August 7, 2018, Bethesda, Maryland – U.S. agency the National Institute of Mental Health (NIMH) is warning of a sudden outbreak in breakfast-related mental disorders disrupting the populace. The uptick began last year when mental-health workers and law-enforcement saw an increase in inpatients and 911 calls beginning around 7 am and continuing on up to 12:30 pm, for the underemployed.
National regulators got involved after seeing a pattern in the source causes of the civil disruptions – breakfast. Unprepared for the spate of previously undiagnosed disorders, the National Institute of Mental Health is lumping the conditions into three major categories until more study can be done to abate a national crisis.
Disruptive Wafflitis is the acute fear of the waitress bringing your butter late once your waffle is too cold too effectively warm the butter to a spreadable state. Sufferers liken the resulting damage done to their waffles, after middling attempts to spread cold butter only to see their butter knives ripping and tearing their waffles asunder, to the destruction of their own psyches as they haplessly hack away at their own $6 menu item.
The condition is similar to Lime-ticculus in which 17th century British sailors feared running out of limes resulting in potential scurvy outbreaks. Doctor Joshua Gordon is the head of the National Institute of Mental Health.
“While cold waffles don’t cause scurvy,” said Gordon, who oversees an extensive research portfolio of mental conditions. “Scurvy and cold waffles both suck.”

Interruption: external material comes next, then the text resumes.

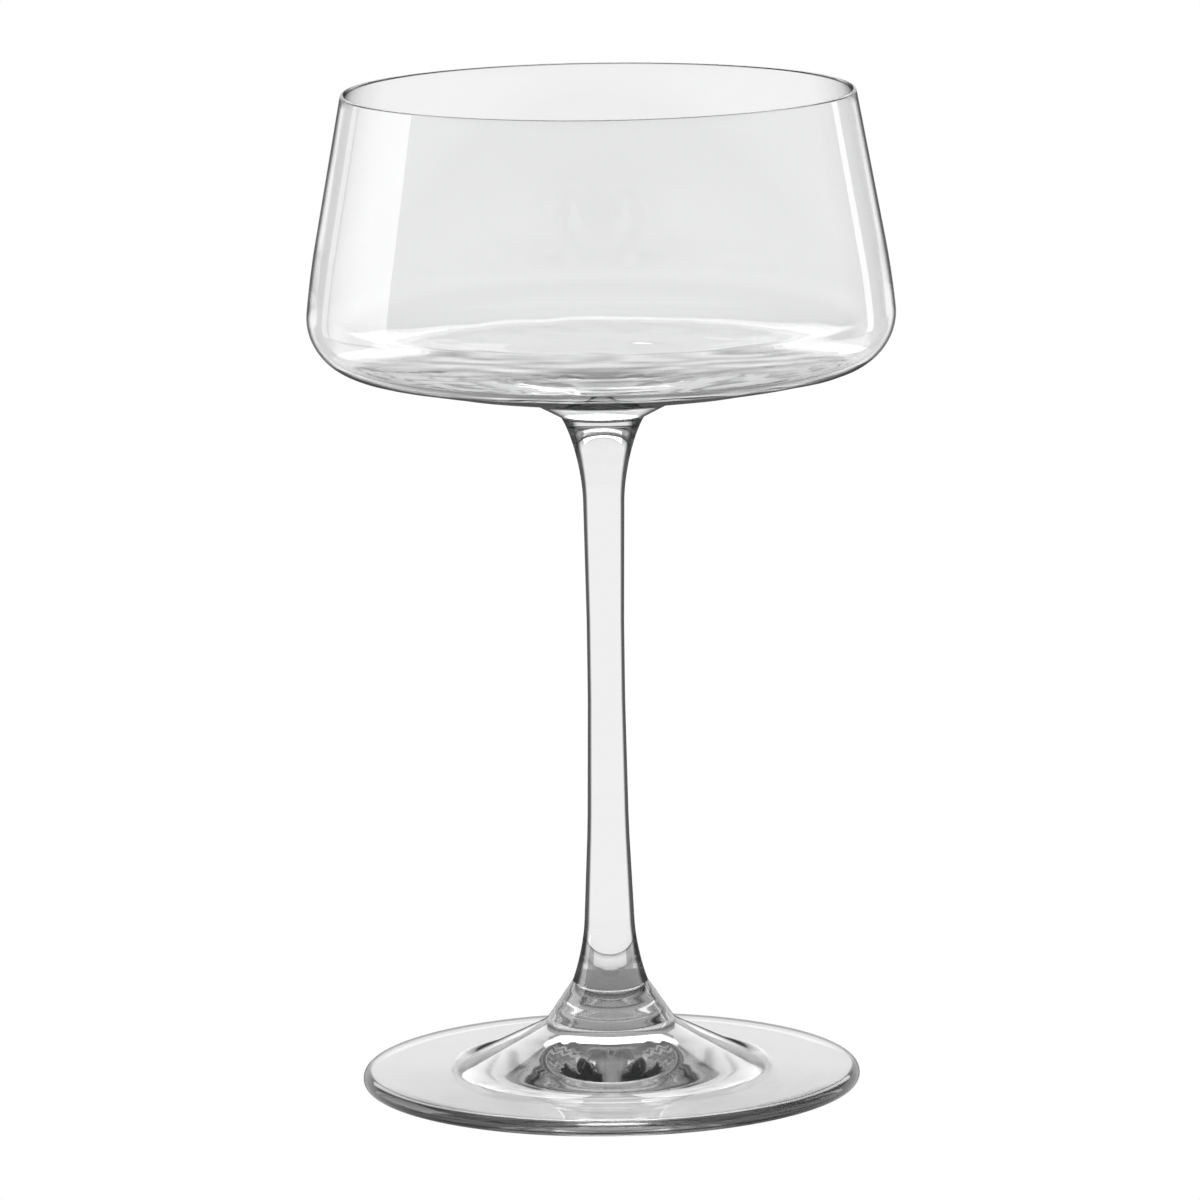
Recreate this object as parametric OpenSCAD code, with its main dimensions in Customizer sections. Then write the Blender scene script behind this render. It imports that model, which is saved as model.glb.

Hashbrown Ambivalence Anxiety
Hashbrown Ambivalence Anxiety is stress brought on by a waitress asking if you’d like free hashbrowns with that. Diners with acute apathy toward pan-fried potatoes find themselves in a crippling, vicious loop of internal debate.

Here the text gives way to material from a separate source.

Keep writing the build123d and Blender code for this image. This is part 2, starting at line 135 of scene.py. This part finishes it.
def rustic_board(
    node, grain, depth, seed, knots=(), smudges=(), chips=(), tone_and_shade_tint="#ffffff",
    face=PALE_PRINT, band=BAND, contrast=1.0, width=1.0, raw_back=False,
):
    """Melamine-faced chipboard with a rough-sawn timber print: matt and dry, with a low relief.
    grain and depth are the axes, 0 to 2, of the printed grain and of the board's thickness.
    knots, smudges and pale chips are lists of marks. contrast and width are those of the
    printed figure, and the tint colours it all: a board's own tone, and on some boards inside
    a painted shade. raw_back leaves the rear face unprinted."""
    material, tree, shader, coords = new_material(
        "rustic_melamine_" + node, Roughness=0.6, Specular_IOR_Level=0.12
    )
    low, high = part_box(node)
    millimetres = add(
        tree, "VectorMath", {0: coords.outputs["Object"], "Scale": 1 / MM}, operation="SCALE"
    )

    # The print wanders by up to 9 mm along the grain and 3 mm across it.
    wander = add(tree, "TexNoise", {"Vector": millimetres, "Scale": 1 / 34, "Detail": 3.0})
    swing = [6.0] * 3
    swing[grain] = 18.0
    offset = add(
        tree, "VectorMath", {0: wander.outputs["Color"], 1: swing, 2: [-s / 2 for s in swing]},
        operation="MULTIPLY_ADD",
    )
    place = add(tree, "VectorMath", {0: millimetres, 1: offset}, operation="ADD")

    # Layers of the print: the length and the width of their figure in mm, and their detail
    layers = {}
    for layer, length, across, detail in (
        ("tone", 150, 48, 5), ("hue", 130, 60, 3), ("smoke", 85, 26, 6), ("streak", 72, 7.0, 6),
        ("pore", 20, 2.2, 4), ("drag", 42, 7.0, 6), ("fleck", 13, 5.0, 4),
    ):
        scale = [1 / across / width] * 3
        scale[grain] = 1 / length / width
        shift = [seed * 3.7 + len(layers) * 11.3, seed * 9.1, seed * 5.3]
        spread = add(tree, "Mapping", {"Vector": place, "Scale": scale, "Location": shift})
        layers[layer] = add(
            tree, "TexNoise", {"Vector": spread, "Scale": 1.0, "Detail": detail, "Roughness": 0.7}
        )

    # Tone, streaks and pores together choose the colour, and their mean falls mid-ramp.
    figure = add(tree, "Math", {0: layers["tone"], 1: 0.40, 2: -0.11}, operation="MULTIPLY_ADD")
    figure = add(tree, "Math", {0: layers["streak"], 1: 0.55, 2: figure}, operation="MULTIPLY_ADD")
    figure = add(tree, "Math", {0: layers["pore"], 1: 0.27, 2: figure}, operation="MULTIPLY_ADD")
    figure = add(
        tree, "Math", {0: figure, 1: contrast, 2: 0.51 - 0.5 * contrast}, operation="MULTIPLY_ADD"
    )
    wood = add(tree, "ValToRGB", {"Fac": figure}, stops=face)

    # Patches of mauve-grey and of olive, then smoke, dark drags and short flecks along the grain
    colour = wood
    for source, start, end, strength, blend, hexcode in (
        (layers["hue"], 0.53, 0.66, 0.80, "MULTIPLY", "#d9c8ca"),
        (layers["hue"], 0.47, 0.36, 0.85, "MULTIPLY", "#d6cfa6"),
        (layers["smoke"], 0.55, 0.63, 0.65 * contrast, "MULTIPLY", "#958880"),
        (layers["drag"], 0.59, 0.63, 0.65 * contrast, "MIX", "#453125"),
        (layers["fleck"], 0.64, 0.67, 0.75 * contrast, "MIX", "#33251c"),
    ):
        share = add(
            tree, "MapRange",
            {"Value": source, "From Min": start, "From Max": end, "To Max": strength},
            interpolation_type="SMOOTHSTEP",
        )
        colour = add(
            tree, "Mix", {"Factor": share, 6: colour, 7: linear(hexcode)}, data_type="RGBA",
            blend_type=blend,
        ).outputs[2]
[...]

Are the hash browns free? Yes, they are. Do I like hash browns? No, not really. Am I stupid if I don’t take something that’s free? Yes, probably. Are hash browns necessary being that toast already has plenty of carbs? No, I don’t think so.

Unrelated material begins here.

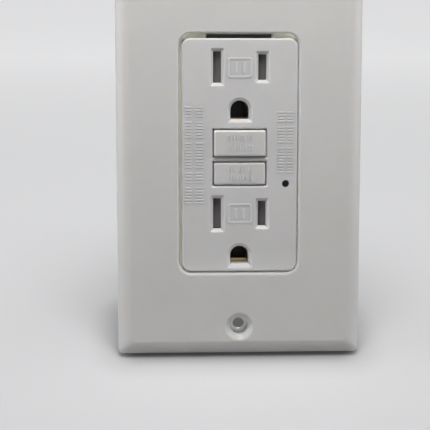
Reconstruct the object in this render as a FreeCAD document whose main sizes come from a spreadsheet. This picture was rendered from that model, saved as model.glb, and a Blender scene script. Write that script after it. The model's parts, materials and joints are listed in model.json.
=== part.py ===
import FreeCAD, Part
import math
import os
import re
import Sketcher

from FreeCAD import Rotation, Vector

# Ground fault circuit interrupter outlet behind its wall plate, in millimetres.
# X runs to the right, Z runs up, and the face looks along -Y. The origin is the middle of the
# device in the plane of the wall, which is the back of the mounting strap and of the plate's rim.
# Depths in front of the wall are named as positive distances, so a face lies at minus its depth.

SIZES = (
    ("cut_margin", 1.0),
    ("plate_width", 69.85),
    ("plate_height", 114.3),
    ("plate_front", 6.0),
    ("plate_rim", 3.6),
    ("plate_wall", 2.0),
    ("plate_draft", 0.35),
    ("plate_lift", 0.3),
    ("bevel_run", 3.8),
    ("crease_round", 2.0),
    ("opening_gap", 0.65),
    ("opening_top_gap", 1.45),
    ("opening_bottom_gap", 0.4),
    ("opening_corner", 3.3),
    ("opening_round", 0.5),
    ("plate_screw_pitch", 96.84),
    ("plate_hole", 4.9),
    ("countersink", 7.9),
    ("plate_boss", 9.4),
    ("strap_thickness", 1.3),
    ("strap_length", 104.8),
    ("strap_ear", 19.0),
    ("strap_ear_corner", 4.0),
    ("strap_waist", 40.0),
    ("strap_shoulder", 4.5),
    ("strap_root", 3.4),
    ("strap_gap", 0.3),
    ("strap_window", 22.0),
    ("window_play", 1.0),
    ("ground_bar", 4.0),
    ("box_screw_pitch", 83.3),
    ("box_slot", 4.0),
    ("box_slot_length", 7.2),
    ("slot_flat", 0.04),
    ("plate_tap", 3.2),
    ("body_width", 42.4),
    ("body_height", 69.4),
    ("body_depth", 26.0),
    ("body_corner", 2.0),
    ("body_wall", 1.6),
    ("flange_thickness", 1.9),
    ("skirt_wall", 1.1),
    ("face_width", 32.7),
    ("flange_top", 1.45),
    ("flange_bottom", 2.35),
    ("face_corner", 2.5),
    ("face_inset", 0.3),
    ("face_wall", 2.0),
    ("face_edge_round", 0.45),
    ("lip_rise", 0.6),
    ("lip_run", 5.0),
    ("notch_width", 19.3),
    ("notch_gap", 0.1),
    ("notch_inset", 0.4),
    ("receptacle_pitch", 41.2),
    ("receptacle_lift", 4.7),
    ("blade_spacing", 12.7),
    ("ground_drop", 11.89),
    ("slot_width", 2.2),
    ("neutral_slot", 8.7),
    ("hot_slot", 7.1),
    ("slot_leadin", 0.9),
    ("ground_hole", 5.2),
    ("ground_play", 0.8),
    ("window_width", 15.1),
    ("window_top", 8.05),
    ("window_bottom", -7.95),
    ("bar_top", 0.1),
    ("bar_height", 1.2),
    ("window_leadin", 0.4),
    ("button_width", 14.6),
    ("button_gap", 0.3),
    ("button_back", 0.5),
    ("button_round", 0.7),
    ("reset_proud", 1.2),
    ("reset_stroke", 2.4),
    ("test_proud", 0.2),
    ("test_stroke", 1.5),
    ("ear_reach", 0.9),
    ("ear_thickness", 1.3),
    ("ear_gap", 0.1),
    ("ear_side_gap", 0.2),
    ("ear_inset", 0.6),
    ("stem_radius", 1.6),
    ("stem_length", 3.0),
    ("leaf_gap", 0.3),
    ("leaf_thickness", 0.35),
    ("leaf_width", 3.0),
    ("leaf_root", 0.5),
    ("leaf_end", 6.0),
    ("foot_width", 0.6),
    ("post_x", 5.0),
    ("post_radius", 0.8),
    ("light_x", 13.0),
    ("light_z", -7.4),
    ("light_hole", 2.0),
    ("light_recess", 0.15),
    ("light_play", 0.3),
    ("lamp_height", 2.4),
    ("lamp_flange", 0.8),
    ("lamp_gap", 0.2),
    ("boss_radius", 2.4),
    ("boss_end", 6.0),
    ("boss_gap", 0.2),
    ("boss_clearance", 0.5),
    ("tap_floor", 1.0),
    ("screw_radius", 1.2),
    ("screw_head", 4.6),
    ("screw_head_depth", 1.4),
    ("screw_play", 0.2),
    ("screw_tip", 1.6),
    ("head_recess", 0.1),
    ("socket_depth", 0.9),
    ("shutter_play", 0.15),
    ("shutter_thickness", 2.0),
    ("shutter_height", 9.6),
    ("shutter_travel", 3.2),
    ("shutter_pocket", 13.2),
    ("shutter_left", 0.75),
    ("shutter_right", 0.65),
    ("shutter_ramp", 0.9),
    ("shutter_step", 0.2),
    ("shutter_edge", 0.1),
    ("ramp_run", 1.0),
    ("shutter_coil", 0.75),
    ("shutter_bore", 0.45),
    ("separator_gap", 0.1),
    ("separator_depth", 12.0),
    ("separator_width", 27.6),
    ("separator_flange", 1.9),
    ("separator_side_gap", 0.3),
    ("separator_step", 3.4),
    ("separator_floor", 1.4),
    ("shelf_gap", 0.05),
    ("blade_play", 0.3),
    ("cavity_reach", 2.5),
    ("hollow_low", 0.55),
    ("hollow_top", 0.35),
    ("contact_wall", 0.6),
    ("contact_mouth", 2.6),
    ("contact_pinch", 5.0),
    ("contact_back", 11.0),
    ("contact_length", 7.2),
    ("contact_play", 1.6),
    ("mouth_play", 0.5),
    ("mouth_half", 1.5),
    ("pinch_half", 0.6),
    ("root_half", 0.9),
    ("link_x", 9.9),
    ("link_wall", 1.2),
    ("link_play", 0.15),
    ("link_overlap", 0.3),
    ("rail_play", 0.4),
    ("rail_step", 1.0),
    ("tail_width", 3.0),
    ("tail_play", 0.7),
    ("tab_width", 3.8),
    ("tab_play", 0.3),
    ("tab_gap", 0.2),
    ("jaw_depth", 9.6),
    ("jaw_play", 1.0),
    ("jaw_root", 2.8),
    ("jaw_grip", 2.0),
    ("jaw_mouth", 2.6),
    ("jaw_wall", 0.6),
    ("jaw_lip", 3.0),
    ("jaw_width", 4.6),
    ("ground_wall", 0.7),
    ("ground_base", 7.4),
    ("ground_margin", 0.6),
    ("bore_width", 5.5),
    ("bore_height", 5.8),
    ("rivet_x", 5.3),
    ("rivet_radius", 1.0),
    ("rivet_head", 1.5),
    ("rivet_top", 0.9),
    ("board_front", 12.4),
    ("board_thickness", 1.4),
    ("board_width", 27.2),
    ("board_top_gap", 1.1),
    ("board_bottom_gap", 0.6),
    ("board_gap", 0.2),
    ("terminal_z", 19.0),
    ("terminal_y", 16.5),
    ("terminal_x", 15.5),
    ("terminal_wall", 1.0),
    ("terminal_size", 9.6),
    ("terminal_low", 5.8),
    ("terminal_high", 5.4),
    ("terminal_recess", 12.0),
    ("terminal_frame", 1.2),
    ("recess_step", 0.8),
    ("plate_play", 0.05),
    ("wall_overlap", 0.5),
    ("column_wall", 0.4),
    ("back_round", 1.0),
    ("shaft_play", 0.3),
    ("lane_width", 4.2),
    ("lead_slot", 2.4),
    ("clamp_thickness", 1.2),
    ("terminal_gap", 0.1),
    ("terminal_screw", 2.0),
    ("terminal_fit", 0.07),
    ("terminal_head", 4.0),
    ("terminal_head_height", 2.2),
    ("terminal_reach", 5.4),
    ("terminal_travel", 2.5),
    ("driver_slot", 1.1),
    ("driver_depth", 1.0),
    ("lead_half", 1.9),
    ("lead_near", 0.9),
    ("lead_gap", 0.1),
    ("lead_wall", 0.8),
    ("lead_low", 0.7),
    ("lead_front", 0.7),
    ("lead_width", 2.4),
    ("wire_hole", 2.8),
    ("wire_pitch", 5.8),
    ("tab_height", 8.0),
    ("tab_depth", 8.6),
    ("tab_drop", 5.5),
    ("tab_screw_y", 4.4),
    ("head_gap", 0.1),
    ("thread_end", 2.2),
    ("washer_wall", 0.8),
    ("hexagon_radius", 3.44),
    ("pin_radius", 1.0),
    ("pin_neck", 0.8),
    ("neck_depth", 0.3),
    ("pin_tip", 1.0),
    ("pin_clearance", 0.3),
    ("spring_radius", 2.5),
    ("spring_wire", 0.5),
    ("spring_play", 0.4),
    ("spring_gap", 0.05),
    ("arm_x", 10.5),
    ("arm_width", 2.6),
    ("arm_thickness", 0.6),
    ("arm_front", 17.0),
    ("arm_root", -11.4),
    ("arm_tip", 8.6),
    ("root_height", 0.6),
    ("arm_gap", 0.1),
    ("tip_z", 7.0),
    ("tip_radius", 1.4),
    ("tip_height", 0.8),
    ("contact_gap", 1.2),
    ("carrier_gap", 0.15),
    ("carrier_depth", 4.0),
    ("carrier_width", 18.0),
    ("carrier_height", 8.0),
    ("wing_drop", 1.0),
    ("guide_x", 6.4),
    ("guide_radius", 1.2),
    ("guide_fit", 0.08),
    ("stop_wall", 0.8),
    ("post_gap", 0.6),
    ("latch_wall", 0.6),
    ("latch_travel", 1.6),
    ("latch_depth", 1.7),
    ("latch_width", 6.0),
    ("latch_play", 0.2),
    ("lip_width", 3.0),
    ("lip_height", 0.5),
    ("lip_reach", 1.6),
    ("coil_y", 19.1),
    ("coil_radius", 4.5),
    ("coil_bottom", 12.4),
    ("coil_headroom", 7.3),
    ("bobbin_wall", 0.6),
    ("flange_wall", 0.8),
    ("bobbin_lip", 0.3),
    ("plunger_radius", 1.6),
    ("plunger_fit", 0.08),
    ("plunger_gap", 1.0),
    ("plunger_reach", 3.0),
    ("plunger_cap", 0.8),
    ("cap_lip", 1.0),
    ("plunger_coil", 0.9),
    ("plunger_bore", 0.3),
    ("yoke_wall", 1.0),
    ("core_z", -20.2),
    ("core_radius", 7.2),
    ("core_bore", 3.3),
    ("core_height", 3.5),
    ("core_gap", 0.6),
    ("core_start", 1.8),
    ("boat_wall", 0.8),
    ("varistor_x", 8.8),
    ("varistor_drop", 3.6),
    ("varistor_radius", 3.5),
    ("varistor_gap", 0.4),
    ("varistor_depth", 2.8),
    ("foot_height", 1.0),
    ("varistor_foot", 0.8),
    ("capacitor_x", 8.8),
    ("capacitor_width", 6.4),
    ("capacitor_depth", 6.0),
    ("capacitor_length", 5.0),
    ("capacitor_drop", 0.4),
    ("chip_x", 4.0),
    ("chip_z", 6.4),
    ("chip_width", 5.2),
    ("chip_length", 4.0),
    ("chip_depth", 1.6),
    ("thyristor_x", 4.4),
    ("thyristor_z", 6.6),
    ("thyristor_radius", 2.3),
    ("thyristor_depth", 4.6),
    ("thyristor_flat", 1.6),
    ("resistor_x", 9.0),
    ("resistor_lift", 2.2),
    ("resistor_length", 6.0),
    ("resistor_radius", 1.2),
    ("resistor_depth", 1.5),
    ("resistor_foot", 0.6),
    ("foot_spread", 2.4),
)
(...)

The episodes often culminate with the frustrated customers wondering aloud why waitresses don’t just bring the hash browns if they are free? Why do they even ask?
In 30 instances last year, police were called to quiet surly restaurant guests unsure of their own predilection toward hash browns. NIMH expects that number to triple this year.
Comfortfoodophobia is the fear that eating food so good that it will stick to your ribs, will require surgery to actually remove the food from your ribs. Often the mere suggestion that menu items will tickle your ribs, causes panic in comfortfoodophobes.
Individuals experiencing comfortfoodophobia are typically fine when nibbling a carrot or light snack. Replace that lean nutrient with the dense, welcoming flavors of a monti cristo sandwich or Scotch egg, however, or the full, nourishing texture of a heaping bowl of buttery grits and you have on your hands a full-on lunatic.
Yolanda Covington is a Chicago surgeon who says the need to have comfort food surgically removed from a rib cage is so rare that the fear is largely irrational. In her entire career, she has performed the surgery but twice.
In the more recent incident, Bernard Rivard was admitted to surgery after eating fried catfish and barbecue on the city’s Southside. The ensuing comfort food slid right off the bone, and down the man’s gullet before militantly clinging to the man’s rib cage. It was just that good.
“We had Rivard under anesthesia for about an hour as we trimmed the succulent pork meat from his thoracic cavity,” said Covington. “Which killed me because I had skipped lunch that day and seeing that rib-sticking soulfood had me starving for the nice, familiar flavor of an ingratiating peanut butter sandwich, with maybe some sliced bananas layered on.”
That does sound delish.
I caught up with Rivard to see if the incident occurring three years ago has caused him any comfortfoodophobia. He said no and that he still frequents the smokehouse about twice a week.
“I sympathize though with people who are experiencing mental conditions closely related to their morning, digestive life-cycle,” said the retired factory worker. “Mental health is no joke.”
Until more research can be done on the recent outbreak, the National Institute of Mental Health is advising this nation’s 48 million sufferers of mental conditions to avoid breakfast. Agency-head Gordon added that talking to friends and family, and doing the things that you love are probably bad ideas, too.